3) Tell people about yourself. Promote your work. If you want to be recognised, then it’s not enough to be good and shout into the ether. And I don’t mean in a narcissistic, self-aggrandising way. You don’t even have to directly point to your work. Just let people know you exist.
4) If you are lucky enough to be given an opportunity, grasp it as quickly as possible because the momentum fades. If you haven’t been given opportunities, maybe you should try to create some. If you’re not part of a network (and want to be; loads don’t), are you sitting around waiting to be invited or did you cold-call and ask for feedback?
5) If it’s been several years and you’re not getting anywhere… that’s about right. Building a reputation takes time.
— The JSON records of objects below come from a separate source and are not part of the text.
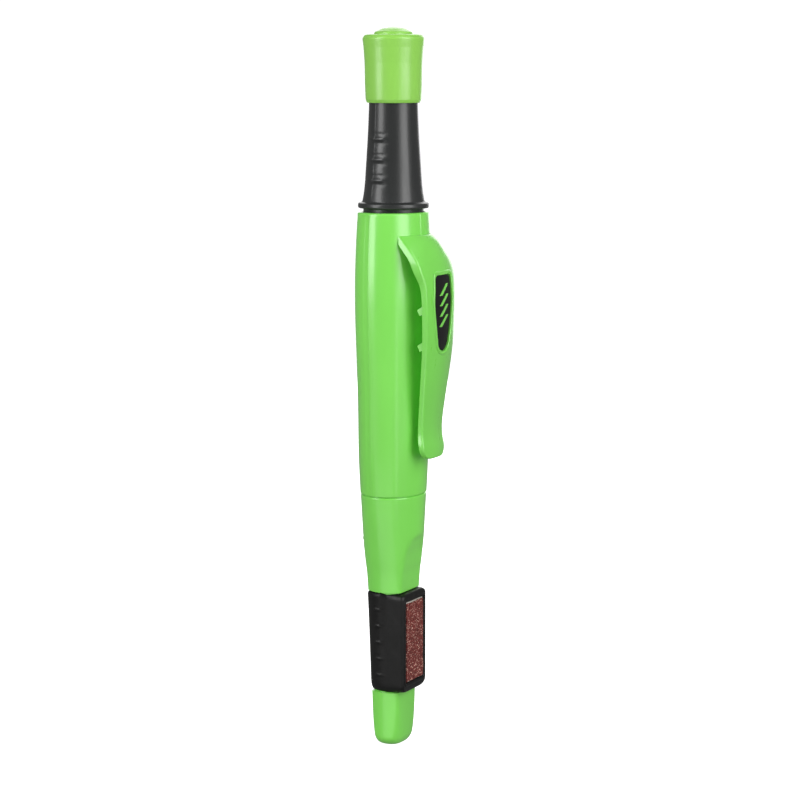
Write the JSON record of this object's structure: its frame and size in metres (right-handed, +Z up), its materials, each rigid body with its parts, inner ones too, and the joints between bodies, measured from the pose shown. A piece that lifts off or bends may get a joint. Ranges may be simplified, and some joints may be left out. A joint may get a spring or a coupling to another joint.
{
  "type": "lead holder",
  "caption": "Push-button lead holder for a flat marking lead, standing in a holster with a pocket clip, a grip sleeve and an abrasive strip.",
  "frame": {"origin": "centre of the holster's flat foot", "axes": "+Z up along the common axis to the push button, +X through the pocket clip and the abrasive strip"},
  "size_m": [0.0213, 0.0202, 0.165],
  "materials": {
    "holster_green": "satin moulded",
    "clip_green": "satin moulded",
    "button_green": "soft matte",
    "barrel_grey": "satin",
    "nose_grey": "matte",
    "black_elastomer": "matte moulded",
    "brake_rubber": "matte",
    "badge_black": "matte inlay",
    "backing_paper": "torn edge",
    "abrasive_grit": "coarse grit",
    "graphite": "burnished graphite",
    "inner_white": "moulded",
    "clutch_brass": "turned",
    "spring_steel": "drawn wire",
    "tip_steel": "turned"
  },
  "bodies": {
    "holster": {"holster_lower_shell": "holster_green", "holster_upper_shell": "holster_green", "grip_sleeve": "black_elastomer", "abrasive_backing": "backing_paper", "abrasive_strip": "abrasive_grit"},
    "clip": {"pocket_clip": "clip_green", "clip_badge": "badge_black"},
    "pen": {"barrel": "barrel_grey", "nose_section": "nose_grey", "nose_tip": "tip_steel", "lead_brake": "brake_rubber", "clutch_sleeve": "inner_white", "lower_guide_bush": "inner_white", "upper_guide_bush": "inner_white", "return_spring": "spring_steel"},
    "plunger": {"lead_tube": "inner_white", "spring_collar": "inner_white", "chuck_body": "clutch_brass"},
    "clutch": {"clutch_ring": "clutch_brass"},
    "jaw_right": {"chuck_jaw_right": "clutch_brass"},
    "jaw_left": {"chuck_jaw_left": "clutch_brass"},
    "button": {"push_button": "button_green"},
    "lead": {"flat_lead": "graphite"}
  },
  "joints": [
    {"name": "pen_draw", "type": "slide", "parent": "holster", "child": "pen", "axis": [0, 0, 1], "range_m": [0, 0.09]},
    {"name": "clip_flex", "type": "hinge", "parent": "holster", "child": "clip", "pos_m": [0.0091, 0, 0.1185], "axis": [0, -1, 0], "range_deg": [0, 4], "stiffness_Nm_per_rad": 1},
    {"name": "button_press", "type": "slide", "parent": "pen", "child": "plunger", "axis": [0, 0, -1], "range_m": [0, 0.0025], "stiffness_N_per_m": 400, "springref_m": -0.002, "deforming": ["return_spring"]},
    {"name": "clutch_ring_slide", "type": "slide", "parent": "pen", "child": "clutch", "axis": [0, 0, -1], "range_m": [0, 0.0011]},
    {"name": "jaw_right_open", "type": "hinge", "parent": "plunger", "child": "jaw_right", "pos_m": [0.002, 0, 0.0637], "axis": [0, -1, 0], "range_deg": [0, 2.7]},
    {"name": "jaw_left_open", "type": "hinge", "parent": "plunger", "child": "jaw_left", "pos_m": [-0.002, 0, 0.0637], "axis": [0, 1, 0], "range_deg": [0, 2.7]},
    {"name": "button_pull", "type": "slide", "parent": "plunger", "child": "button", "axis": [0, 0, 1], "range_m": [0, 0.02]},
    {"name": "lead_feed", "type": "slide", "parent": "plunger", "child": "lead", "axis": [0, 0, -1], "range_m": [0, 0.008]}
  ],
  "couplings": [
    {"joint": "clutch_ring_slide", "follows": "button_press", "ratio": 0.4},
    {"joint": "jaw_right_open", "follows": "button_press", "rad_per_m": 17.45},
    {"joint": "jaw_left_open", "follows": "button_press", "rad_per_m": 17.45}
  ]
}
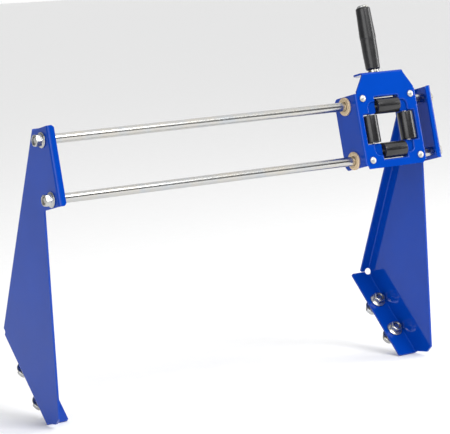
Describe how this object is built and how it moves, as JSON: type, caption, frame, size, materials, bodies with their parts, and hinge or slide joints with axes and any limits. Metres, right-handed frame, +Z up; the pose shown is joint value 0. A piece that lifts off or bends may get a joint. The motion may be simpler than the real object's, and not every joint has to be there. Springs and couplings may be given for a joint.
{
  "type": "sliding hose guide",
  "caption": "Level-wind hose guide: bent-steel brackets hold two rods, on which a carriage with a four-sided roller window and a turning hand grip slides.",
  "frame": {"origin": "midway between the two brackets, in the plane of the legs' front edges, at the height of the leg tips", "axes": "+X along the guide rods, from the left bracket to the right one; +Y to the rear, towards the reel; +Z up"},
  "size_m": [0.636, 0.1963, 0.5111],
  "materials": {
    "blue_powder_coat": "gloss",
    "bright_zinc": "bright zinc plate",
    "oiled_bronze": "sintered, oil-filled",
    "black_plastic": "gloss"
  },
  "bodies": {
    "base": {"left_bracket": "blue_powder_coat", "right_bracket": "blue_powder_coat", "upper_rod": "bright_zinc", "lower_rod": "bright_zinc", "upper_left_nut": "bright_zinc", "upper_right_nut": "bright_zinc", "lower_left_nut": "bright_zinc", "lower_right_nut": "bright_zinc", "left_foot_nut_rear": "bright_zinc", "left_foot_nut_front": "bright_zinc", "right_foot_nut_rear": "bright_zinc", "right_foot_nut_front": "bright_zinc", "left_foot_bolt_rear": "bright_zinc", "left_foot_bolt_front": "bright_zinc", "right_foot_bolt_rear": "bright_zinc", "right_foot_bolt_front": "bright_zinc"},
    "carriage": {"carriage_frame": "blue_powder_coat", "roller_frame": "blue_powder_coat", "top_roller_axle": "bright_zinc", "bottom_roller_axle": "bright_zinc", "left_roller_axle": "bright_zinc", "right_roller_axle": "bright_zinc", "rivet_top_left": "bright_zinc", "rivet_top_right": "bright_zinc", "rivet_bottom_left": "bright_zinc", "rivet_bottom_right": "bright_zinc", "upper_left_bushing": "oiled_bronze", "upper_right_bushing": "oiled_bronze", "lower_left_bushing": "oiled_bronze", "lower_right_bushing": "oiled_bronze", "handle_collar": "bright_zinc", "handle_stud": "bright_zinc", "handle_nut": "bright_zinc"},
    "top_roller_body": {"top_roller": "black_plastic"},
    "bottom_roller_body": {"bottom_roller": "black_plastic"},
    "left_roller_body": {"left_roller": "black_plastic"},
    "right_roller_body": {"right_roller": "black_plastic"},
    "grip_body": {"handle_grip": "black_plastic"}
  },
  "joints": [
    {"name": "carriage_slide", "type": "slide", "parent": "base", "child": "carriage", "axis": [1, 0, 0], "range_m": [-0.464, 0.0225]},
    {"name": "top_roller_spin", "type": "hinge", "parent": "carriage", "child": "top_roller_body", "pos_m": [0.2209, -0.02895, 0.37152], "axis": [1, 0, 0], "continuous": true},
    {"name": "bottom_roller_spin", "type": "hinge", "parent": "carriage", "child": "bottom_roller_body", "pos_m": [0.2209, -0.0412, 0.31074], "axis": [1, 0, 0], "continuous": true},
    {"name": "left_roller_spin", "type": "hinge", "parent": "carriage", "child": "left_roller_body", "pos_m": [0.1899, -0.03507, 0.34113], "axis": [0, 0.1977, 0.9803], "continuous": true},
    {"name": "right_roller_spin", "type": "hinge", "parent": "carriage", "child": "right_roller_body", "pos_m": [0.2519, -0.03507, 0.34113], "axis": [0, 0.1977, 0.9803], "continuous": true},
    {"name": "grip_spin", "type": "hinge", "parent": "carriage", "child": "grip_body", "pos_m": [0.2209, -0.00617, 0.41569], "axis": [0, 0.1977, 0.9803], "continuous": true}
  ]
}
It is demotivating and miserable in the meantime. Suck it up. Do what you do because it makes you personally fulfilled. Don’t expect a windfall; that will come after a lot of work.
6) Go to 1.
But to be able to do what Ed is suggesting requires you to have a source of income to pay your rent and bills. And so my final advice to my friend was to get a day job that will allow him to pursue writing as a night job. That day job should not be a PhD. It may pay enough to sustain you, but it isn’t easy to balance writing with a PhD (although some can!). While a PhD can give you many valuable skills to be a science writer, you might be able to gain those skills on your own through practice (many have demonstrated that).
In short, a PhD is not the answer to becoming a science writer. A PhD is a hugely satisfying (stuffed with a lot of frustration in the middle) endeavour and must be pursued only if you love the subject. While quitting a PhD and doing something else is always an option, it is not as easy as quitting a job and getting another one.
1. My opinions are based on a limited sample size. What I’ve written is based on the experience of spending four years as a graduate student at Oxford. Thus, it is quite possible that I’ve got many things wrong.
2. I wrote this in response to the email from my friend. So the advice is quite tailored to his case. Just keep that in mind before you draw any general conclusions from it.